İsmet Paşa'nın cephede çalışmaya başlamasından sonra, Ethem Bey, rahatsızlığını ileri sürerek Ankara'ya geldi ve burada uzun süre oturdu. Onun yokluğunda, kardeşi Yüzbaşı Tevfik Bey, Ethem Bey'e vekâleten Kuva-yı Seyyare'nin başında komutanlık ediyordu.

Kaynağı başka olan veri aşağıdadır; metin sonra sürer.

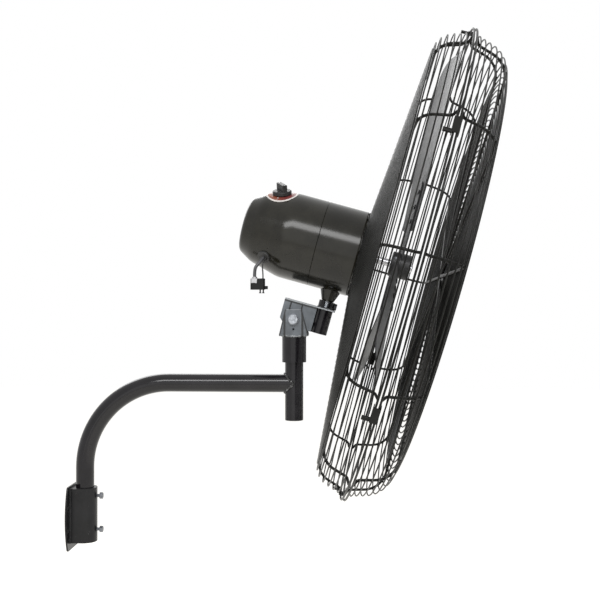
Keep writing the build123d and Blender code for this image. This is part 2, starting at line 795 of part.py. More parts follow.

Durumu gerektiği gibi, aydınlatabilmek için, bir olaylar zincirinin bazı ana noktalarına işaret etmek uygun olur. Kuvva-yı Seyyare Komutanlığı, Karacaşehir'de, kendisine bağlı olmak üzere, gizlice Karakeçili adında bir birlik kurmuştu. Bu kuruluş hakkında Batı Cephesi Komutanlığı'nın bilgisi yoktu. Böyle bir birliğin varlığı 17 Kasım 1920'de rastlantı sonucu öğrenildi. Cephe Komutanlığı'nın, bu birliğin varlığı hakkında bilgi istemesi ve birliğin kontrole hazırlanması emri Ethem Bey tarafından yerine getirilmedi. Cephe Komutanlığı'nca, sivil işlere ve geri hizmetlere karışılmaması için verilen genel emre aykırı olarak, Kuva-yı Seyyare Komutanlığı, Kütahya bölgesinde, her şeyde gösterdiği müdahale ve zorbalığını daha da arttırdı.